Le conseguenze coinvolgono anche la Fondazione?
Certo, partiamo da noi: si può far meglio? Certo. Saremo meno dispendiosi d’ora in poi. Fatta la “spending review”, la racconteremo. Ma a chi viene a chiederci soldi io dovrò dire: non possiamo più ragionare in termini di ripresa, ma solo di cambiamento. Facciano dunque meglio anche gli altri. Vogliono un sostegno per migliorare? Avranno un tavolo per ragionarci. Ci vedono come un bancomat e basta? Non mi va bene. Tutti devono chiedersi non solo “che cosa può fare la Fondazione per me”, ma anche (kennedyanamente) “che cosa posso fare io per la Fondazione”.

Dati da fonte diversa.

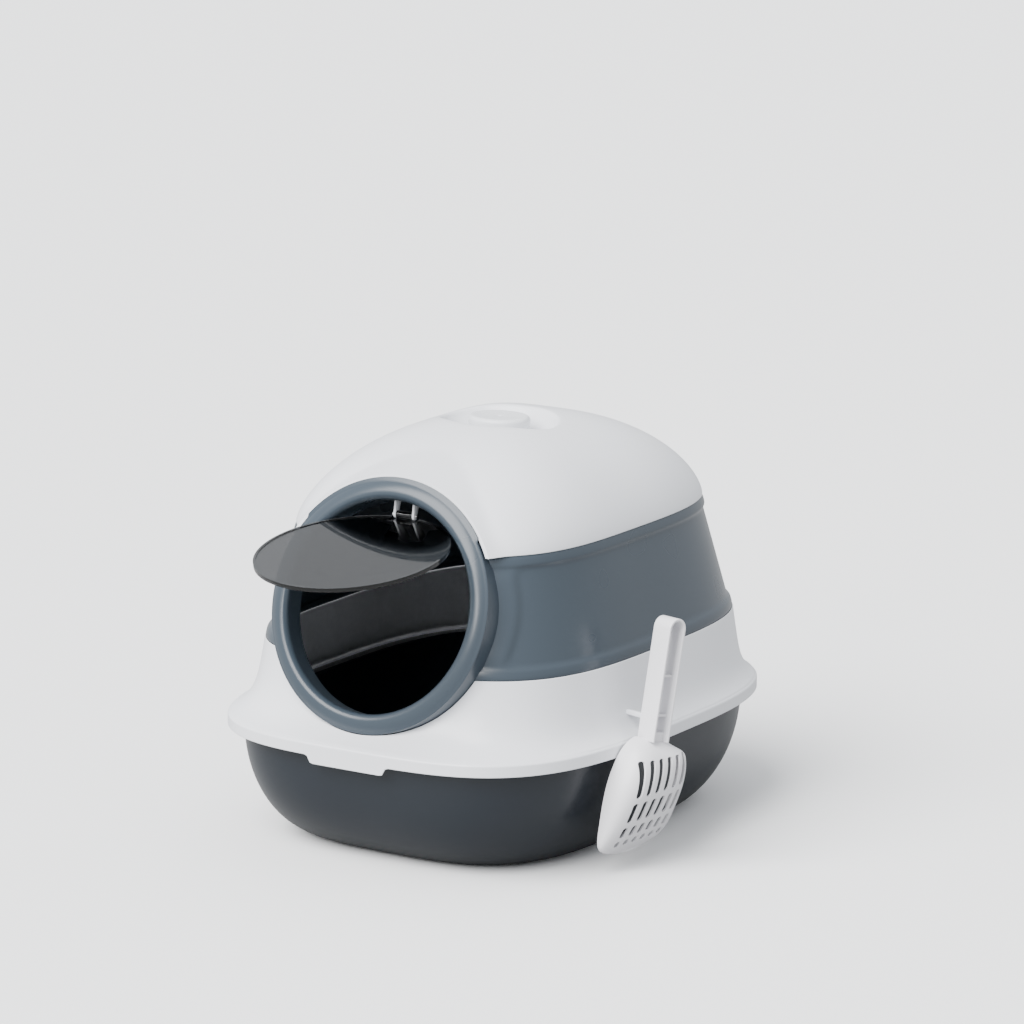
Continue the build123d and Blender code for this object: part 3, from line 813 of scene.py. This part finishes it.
# ---- Scoop
# One white moulding: an egg-shaped bowl with four rows of slots, on a handle that is a strap folded
# back on itself, with cross ribs in the fold. It hangs by a rib from the hood's peg.
BOWL_LENGTH = 0.1185
BOWL_HALF_WIDTH = 0.044
BOWL_DEPTH = 0.0335
BOWL_WIDEST = 0.625
BOWL_SQUARENESS = 0.625
BOWL_SKEW = 0.27
BOWL_SKEW_FROM = 0.025
BOWL_SKEW_OVER = 0.034
BOWL_WALL = 0.0020
STRAP_WIDTH = 0.022
STRAP_SPAN = 0.0214
STRAP_THICKNESS = 0.0024
HANDLE_LENGTH = 0.115
FOOT_TOP = 0.005
RIB_HEIGHTS = (0.020, 0.058)
RIB_WIDTH = 0.015
SLOT_PITCH = 0.0106
SLOT_WIDTH = 0.0058
SLOT_COLUMNS = 6
SLOT_ROWS = ((-0.021, -0.056), (-0.061, -0.081), (-0.086, -0.097), (-0.101, -0.107))
SCOOP_WHITE = (0.79, 0.78, 0.80)
scoop_place = Matrix(scoop_axes).transposed().to_4x4()
scoop_place = Matrix.Translation(SCOOP_JOINT) @ scoop_place


def scoop_point(right, up, out):
    """A place on the scoop: across it, up its handle, and out of its rounded back."""
    return tuple(scoop_place @ Vector((right, up, out)))


def bowl_size(drop):
    """Half width and depth of the bowl at a distance below the handle."""
    share = drop / BOWL_LENGTH
    if share < BOWL_WIDEST:
        width = BOWL_HALF_WIDTH * (1 - (2 * (BOWL_WIDEST - share)) ** 2.6 / 1.86) ** 0.5
    else:
        width = BOWL_HALF_WIDTH * (1 - ((share - BOWL_WIDEST) / (1 - BOWL_WIDEST)) ** 6) ** 0.5
    depth = BOWL_DEPTH * sin(pi * share**0.62) ** 0.8
    return width, depth


def sheet_of(name, rows):
    """An open sheet between rows of points."""
    count = len(rows[0])
    faces = []
    for row in range(len(rows) - 1):
        for i in range(count - 1):
            low, high = row * count + i, (row + 1) * count + i
            faces.append((low, low + 1, high + 1, high))
    mesh = bpy.data.meshes.new(name)
    mesh.from_pydata([point for row in rows for point in row], [], faces)
    piece = bpy.data.objects.new(name, mesh)
    bpy.context.collection.objects.link(piece)
    return piece


def slot_row_tree():
    """Nodes for one row of round-ended slots, as closed bars to be cut through the bowl."""
    tree = bpy.data.node_groups.new("slot_row", "GeometryNodeTree")
    face = tree.interface
    face.new_socket("Geometry", in_out="OUTPUT", socket_type="NodeSocketGeometry")
    for title, kind in (
        ("Columns", "NodeSocketInt"),
        ("Pitch", "NodeSocketFloat"),
        ("Width", "NodeSocketFloat"),
        ("Height", "NodeSocketFloat"),
        ("Middle", "NodeSocketFloat"),
        ("Reach", "NodeSocketFloat"),
        ("Material", "NodeSocketMaterial"),
    ):
        face.new_socket(title, in_out="INPUT", socket_type=kind)
    add = tree.nodes.new
    link = tree.links.new
    given = add("NodeGroupInput").outputs

    def worked(operation, first, second):
        node = add("ShaderNodeMath")
        node.operation = operation
        for socket, value in zip(node.inputs, (first, second)):
            if isinstance(value, (int, float)):
                socket.default_value = value
            else:
                link(value, socket)
        return node.outputs[0]

    def joined(x=None, y=None, z=None):
        node = add("ShaderNodeCombineXYZ")
        for socket, value in zip(node.inputs, (x, y, z)):
            if value is not None:
                link(value, socket)
        return node.outputs[0]

    oval = add("GeometryNodeCurvePrimitiveQuadrilateral")
    link(given["Width"], oval.inputs["Width"])
    link(given["Height"], oval.inputs["Height"])
    rounded = add("GeometryNodeFilletCurve")
    rounded.mode = "POLY"
    rounded.inputs["Count"].default_value = 7
    link(oval.outputs[0], rounded.inputs["Curve"])
    link(worked("MULTIPLY", given["Width"], 0.495), rounded.inputs["Radius"])
    path = add("GeometryNodeCurvePrimitiveLine")
    link(joined(z=given["Reach"]), path.inputs["End"])
    prism = add("GeometryNodeCurveToMesh")
    prism.inputs["Fill Caps"].default_value = True
    link(path.outputs[0], prism.inputs["Curve"])
    link(rounded.outputs[0], prism.inputs["Profile Curve"])
    row = add("GeometryNodeMeshLine")
    link(given["Columns"], row.inputs["Count"])
    spare = worked("SUBTRACT", given["Columns"], 1.0)
    first = worked("MULTIPLY", worked("MULTIPLY", spare, given["Pitch"]), -0.5)
    link(joined(first, given["Middle"]), row.inputs["Start Location"])
    link(joined(given["Pitch"]), row.inputs["Offset"])
    spread = add("GeometryNodeInstanceOnPoints")
    link(row.outputs[0], spread.inputs["Points"])
    link(prism.outputs[0], spread.inputs["Instance"])
    real = add("GeometryNodeRealizeInstances")
    link(spread.outputs[0], real.inputs[0])
    painted = add("GeometryNodeSetMaterial")
    link(real.outputs[0], painted.inputs["Geometry"])
    link(given["Material"], painted.inputs["Material"])
    link(painted.outputs[0], add("NodeGroupOutput").inputs[0])
    return tree


scoop_plastic = moulded_plastic("scoop_plastic", SCOOP_WHITE, 0.30, 0.42, grain=0.00002)
BOWL_ROWS = 64
BOWL_ACROSS = 72
rows = []
for step in range(BOWL_ROWS + 1):
    share = 0.5 - 0.5 * cos(pi * step / BOWL_ROWS)
    drop = 0.0016 + (BOWL_LENGTH - 0.0020) * share
    width, depth = bowl_size(drop)
    row = []
    for i in range(BOWL_ACROSS + 1):
        turn = pi * (1 - i / BOWL_ACROSS)
        right = width * abs(cos(turn)) ** BOWL_SQUARENESS * (1 if turn < pi / 2 else -1)
        out = max(depth, 0.002) * max(sin(turn), 0) ** BOWL_SQUARENESS
        row.append(scoop_point(right, -drop, out))
    rows.append(row)
scoop_bowl = sheet_of("litter_scoop", rows[::-1])
thicken(scoop_bowl, BOWL_WALL)
slots = slot_row_tree()
for top, bottom in SLOT_ROWS:
    cutter = bpy.data.objects.new("slot_cutter", bpy.data.meshes.new("slot_cutter"))
    bpy.context.collection.objects.link(cutter)
    nodes = cutter.modifiers.new("slot_row", "NODES")
    nodes.node_group = slots
    wanted = {
        "Columns": SLOT_COLUMNS,
        "Pitch": SLOT_PITCH,
        "Width": SLOT_WIDTH,
        "Height": top - bottom,
        "Middle": (top + bottom) / 2,
        "Reach": BOWL_DEPTH + 0.004,
        "Material": scoop_plastic,
    }
    for item in slots.interface.items_tree:
        if item.in_out == "INPUT":
            nodes[item.identifier] = wanted[item.name]
    settle(cutter)
    cutter.data.transform(scoop_place)
    outward(cutter)
    carve(scoop_bowl, cutter)
to_scoop = scoop_place.inverted()
for vertex in scoop_bowl.data.vertices:
    right, up, out = to_scoop @ vertex.co
    up += BOWL_SKEW * (right + BOWL_SKEW_FROM) * float(ease(-up / BOWL_SKEW_OVER))
    vertex.co = scoop_place @ Vector((right, up, out))

straight = HANDLE_LENGTH - STRAP_SPAN / 2
half_span = (STRAP_SPAN - STRAP_THICKNESS) / 2
fold = [(-half_span, height) for height in np.linspace(-0.004, straight, 12)]
for turn in range(8, 180, 8):
    around = radians(turn)
    fold.append((-half_span * cos(around), straight + half_span * sin(around)))
fold += [(half_span, height) for height in np.linspace(straight, -0.004, 12)]
strap_rows = []
for out in (0.0, 0.25, 0.5, 0.75, 1.0):
    strap_rows.append([scoop_point(right, up, STRAP_WIDTH * out) for right, up in fold])
strap = sheet_of("strap", strap_rows)
wall = strap.modifiers.new("wall", "SOLIDIFY")
wall.thickness = STRAP_THICKNESS
wall.offset = 0.0
soft = strap.modifiers.new("soft", "BEVEL")
soft.width = 0.0007
soft.segments = 3
soft.limit_method = "ANGLE"
soft.angle_limit = radians(50)
settle(strap)
outward(strap)
ribs = []
for height in RIB_HEIGHTS:
    centre = Vector(scoop_point(0, height + STRAP_THICKNESS / 2, RIB_WIDTH / 2 + 0.0005))
    size = (STRAP_SPAN - STRAP_THICKNESS, STRAP_THICKNESS, RIB_WIDTH)
    ribs.append(bar("rib", centre, scoop_axes, size, 0.0006))
foot_centre = Vector(scoop_point(0, (FOOT_TOP - 0.004) / 2, RIB_WIDTH / 2 + 0.0005))
foot_size = (STRAP_SPAN - STRAP_THICKNESS, FOOT_TOP + 0.004, RIB_WIDTH)
weld(scoop_bowl, strap, *ribs, bar("foot", foot_centre, scoop_axes, foot_size, 0.0008))
dress(scoop_bowl, scoop_plastic)
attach(scoop_bowl, "scoop")
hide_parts("scoop")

Avete portato da 7 a 6 i milioni di erogazione di fondi, e specificato che avranno preminenza i progetti vostri. Che cosa significa?

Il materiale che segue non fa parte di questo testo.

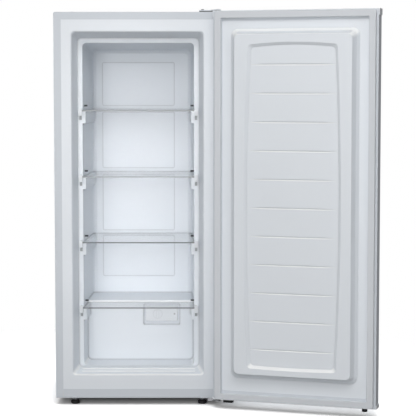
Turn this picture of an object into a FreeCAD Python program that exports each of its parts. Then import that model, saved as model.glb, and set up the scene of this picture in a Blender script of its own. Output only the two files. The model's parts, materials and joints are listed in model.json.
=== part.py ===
import FreeCAD, Part
import math
import os

from FreeCAD import Vector

# Upright freezer with one door, standing on four feet. Millimetres, +Z up, the door at the front (-Y).
# The pieces are drawn about the cabinet's middle and then set down with the origin on the floor, under
# the front foot by the hinge.

# ---------------------------------------------------------------- driving dimensions: cabinet
WIDTH = 550.0
HEIGHT = 1280.0  # the cabinet without its feet
DEPTH = 480.0
FOOT_HEIGHT = 25.0  # floor to the cabinet's underside
SHEET = 0.8  # painted steel sheet
SHELL_CORNER = 5.0  # bend between a side and the top
FLANGE = 24.5  # the shell's front flange, seen as a band round the mouth
RAIL_HEIGHT = 30.0  # steel rail across the bottom of the mouth
RAIL_LIP = 22.0  # the rail's lower lip, turned back under the cabinet
SEAM = 0.3  # gap where sheets and mouldings meet

# ---------------------------------------------------------------- driving dimensions: cabinet liner
LINER = 2.0
FLANGE_LAP = 8.0  # how far the liner passes behind the steel flange
JAMB = 58.5  # cabinet's side to the rim of the mouth
LINTEL = 65.0  # cabinet's top to the rim
SILL = 79.0  # cabinet's underside to the rim
RIM_CORNER = 12.0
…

Continuità, ma con priorità. Per noi la priorità restano i bisogni primari, impellenti, di povertà, dare a quelli che non hanno: mangiare, assistenza, casa. La Caritas, il Teresiano e così via. Poi la cultura, che è qualità di vita e sviluppo. Però facendo delle scelte. Adesso qui non si può incrementare, e nemmeno sostenere tutto.
E i nuovi criteri di scelta quali saranno?
Che nell’iniziativa ci sia un progetto per il futuro. Diamo la canna da pesca, non il pesce per il giorno. I teatri, per esempio. Va bene il progetto, non la semplice richiesta “aiutatemi”. Se i soldi servono per migliorare, diamo. Se vengono chiesti per coprire buchi di bilancio che altri non sono stati capaci di evitare, non diamo.
Altri capitoli in revisione o solo la cultura?
No, anche l’Agenzia per l’affitto, e le varie associazioni. Dell’Agenzia abbiamo sostenuto completamente un intero ciclo. Adesso abbiamo avviato un’indagine: diteci quanto funziona, e se. Erogazioni a fondo perduto non se ne danno più. Altrettanto per le associazioni: l’aiuto lo diamo a chi vive “in” disabilità, non “di” disabilità. Il volontariato sia volontariato, e non un “postificio”. Abbiamo pertanto chiesto di vedere i bilanci prima di decidere. Vogliamo stimolare anche gli altri a far di più avendo di meno.